Два окна, выходящих на север, ниша, где когда-то стоял платяной шкаф, куча мусора в углу. Вот и все, что осталось от моей прежней жизни.

Я поселился в этой комнате, когда мне было восемнадцать, и ушел из нее в тридцать три, ни минуты не сожалея об этом.

Но все-таки жили в ней воспоминания, голоса ушедших друзей, лица веселых подруг. Здесь, вернувшись из командировки, писал я свои незатейливые очерки, здесь сочинил первый киносценарий и первую книгу.

У этого подъезда зимой 57-го я вылез из такси, поднялся по ступенькам и открыл своим ключом дверь. Все, как в фильме «Жди меня», имевшем огромный успех у военной молодежи.

Я повесил шинель на вешалку у двери и затащил в комнату два здоровых чемодана, которые у нас назывались «Великая Германия». На достаточно крупную сумму восточных марок, выданных мне при увольнении, я прилично прибарахлился.

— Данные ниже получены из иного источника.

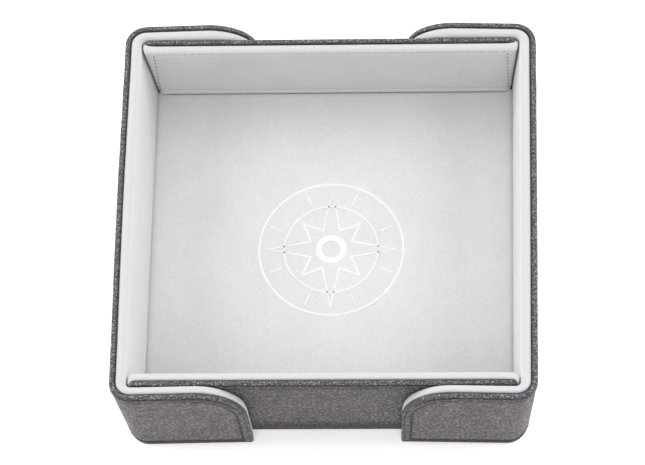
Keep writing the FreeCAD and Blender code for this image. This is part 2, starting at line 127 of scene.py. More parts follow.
HEEL_TURN = math.pi / 2 + SLOPE
FOOT_FLAP = HEEL * (1 + math.sin(SLOPE)) / math.cos(SLOPE)


# ---------------------------------------------------------------- where a spot of each panel lies
def smooth(low, high, x):
    t = np.clip((np.asarray(x, float) - low) / (high - low), 0, 1)
    return t * t * (3 - 2 * t)


LINE = np.linspace(-110, 175, 2851)
BEND = DROOP * smooth(SEAM, ROUND_END + 3, LINE)
STEP = LINE[1] - LINE[0]
RUN = LINE[0] + np.concatenate([[0], np.cumsum(np.cos(BEND[1:]) * STEP)])
DROP = np.concatenate([[0], -np.cumsum(np.sin(BEND[1:]) * STEP)])


def strip(side, end, u, v, w):
    """A spot on a side wall and, past its end, round the corner and along the wing.

    u runs along the wall from its middle, v up it, and w inward from the leather."""
    bend = np.interp(u, LINE, BEND)
    along = np.interp(u, LINE, RUN) + v * np.sin(bend)
    up = np.interp(u, LINE, DROP) + v * np.cos(bend)
    turn = np.clip((along - WALL_END) / CORNER, 0, math.pi / 2)
    past = np.maximum(along - ROUND_END, 0)
    inward = np.where(along < WALL_END, w, CORNER - (CORNER - w) * np.cos(turn)) + past
    y = np.where(along < WALL_END, along, WALL_END + (CORNER - w) * np.sin(turn))
    y = y + smooth(WALL_END, ROUND_END, along) * (WING_SET - up * math.tan(SLOPE))
    bow = BOW[side] * np.cos(math.pi / 2 * np.clip(y / WALL_END, -1, 1)) ** 2 * np.clip(up / WALL_TOP, 0, 1)
    x = TOE + up * SIN - inward * COS + bow
    z = up * COS + inward * SIN
    return np.stack([side * x, end * y, z], axis=-1)


def flap(end, u, v, w):
    """A spot on a flap; below its foot v runs on round the heel and under the base."""
    w = np.where(v < FOOT_FLAP + 1.5, np.maximum(w, 0), w)
    turn = np.clip((FOOT_FLAP - v) / HEEL, 0, HEEL_TURN)
    under = np.maximum(FOOT_FLAP - v - HEEL * HEEL_TURN, 0)
    up = np.where(v < FOOT_FLAP, FOOT_FLAP - (HEEL - w) * np.sin(turn) + under * math.sin(SLOPE), v)
    depth = np.where(v < FOOT_FLAP, HEEL - (HEEL - w) * np.cos(turn) + under * math.cos(SLOPE), w)
    return flap_flat(end, u, up, depth)


def flap_flat(end, u, v, w):
    y = FLAP_TOE - (w * math.cos(SLOPE) + v * math.sin(SLOPE))
    z = v * math.cos(SLOPE) - w * math.sin(SLOPE)
    return np.stack([u, end * y, z], axis=-1)


def wall_spot(x, z):
    """(v, w) on a side wall of a spot given by its distance from the middle and its height."""
    return (x - TOE) * SIN + z * COS, z * SIN - (x - TOE) * COS


WAVE_COUNT = 12


def waves(seed, length, x, y):
    """Smooth unevenness about 0, about 1 high, whose hills are about length wide."""
    rng = np.random.default_rng(seed)
    total = np.zeros(np.broadcast(x, y).shape)
    for _ in range(WAVE_COUNT):
        angle = rng.uniform(0, math.pi)
        pitch = 2 * math.pi / (length * rng.uniform(0.7, 1.6))
        total += np.sin(pitch * (x * math.cos(angle) + y * math.sin(angle)) + rng.uniform(0, 6.3))
    return total / math.sqrt(WAVE_COUNT)


# ---------------------------------------------------------------- meshes
MARKS = ("painted_shade", "painted_glint")      # painted shade in the leather's grooves, creases and turned-under bands, and painted glints on its rim bead


SHARP = math.radians(40)      # edges steeper than this are drawn sharp


def make_object(name, vertices, faces, marks, weld=True):
    """An object from vertices in millimetres: welded, closed over its cuts, smooth but for sharp edges."""
    mesh = bpy.data.meshes.new(name)
    mesh.from_pydata((np.asarray(vertices) * MM).tolist(), [], faces)
    for column, mark in enumerate(MARKS):
        layer = mesh.attributes.new(mark, "FLOAT", "POINT")
        layer.data.foreach_set("value", marks[:, column].astype(np.float32))
    bm = bmesh.new()
    bm.from_mesh(mesh)
    if weld:
        bmesh.ops.remove_doubles(bm, verts=bm.verts, dist=0.004 * MM)
        bmesh.ops.dissolve_degenerate(bm, dist=0.002 * MM, edges=bm.edges)
        close(bm)
    bmesh.ops.recalc_face_normals(bm, faces=bm.faces)
    return finish_object(name, mesh, bm)


def close(bm):
    rim = [edge for edge in bm.edges if edge.is_boundary]
    if rim:
        bmesh.ops.holes_fill(bm, edges=rim, sides=0)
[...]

Я доставал пиджаки и брюки и вешал их в шкаф, когда в дверь моей комнаты постучали и вошел сосед, слесарь Сашка.

— Ты приехал? — спросил он.

— Как видишь.

— В отпуск или совсем?

— Вроде совсем.

— Значит, в народное хозяйство, — щегольнул он эрудицией.

— Именно.

— Тогда отдай мне шинель.

— А зачем она тебе?

— Я из нее куртку сделаю, а то не в чем на работу ходить.

— Бери.

— А кителек тебе тоже не нужен?

— Нужен.

— Ну, ладно, — милостиво согласился он, — я пока шинель возьму.

Я отстегнул погоны, бросил их в шкаф и отдал соседу шинель.

Пока я разбирался с вещами и собирался отправиться на кухню за горячей водой для бритья, именно на кухню, так как в ванной комнате проживала семья из четырех человек местного слесаря-сантехника, ко мне в комнату ворвалась разгневанная мать слесаря Саши. И, словно видела меня только вчера вечером, заверещала:

— Ты зачем ему шинель отдал, ирод?!

— Так ему не в чем на работу ходить, Ольга Ионовна, — пытался оправдаться я.

— Пропить ему нечего, — зарыдала почтенная старуха и удалилась, хлопнув дверью.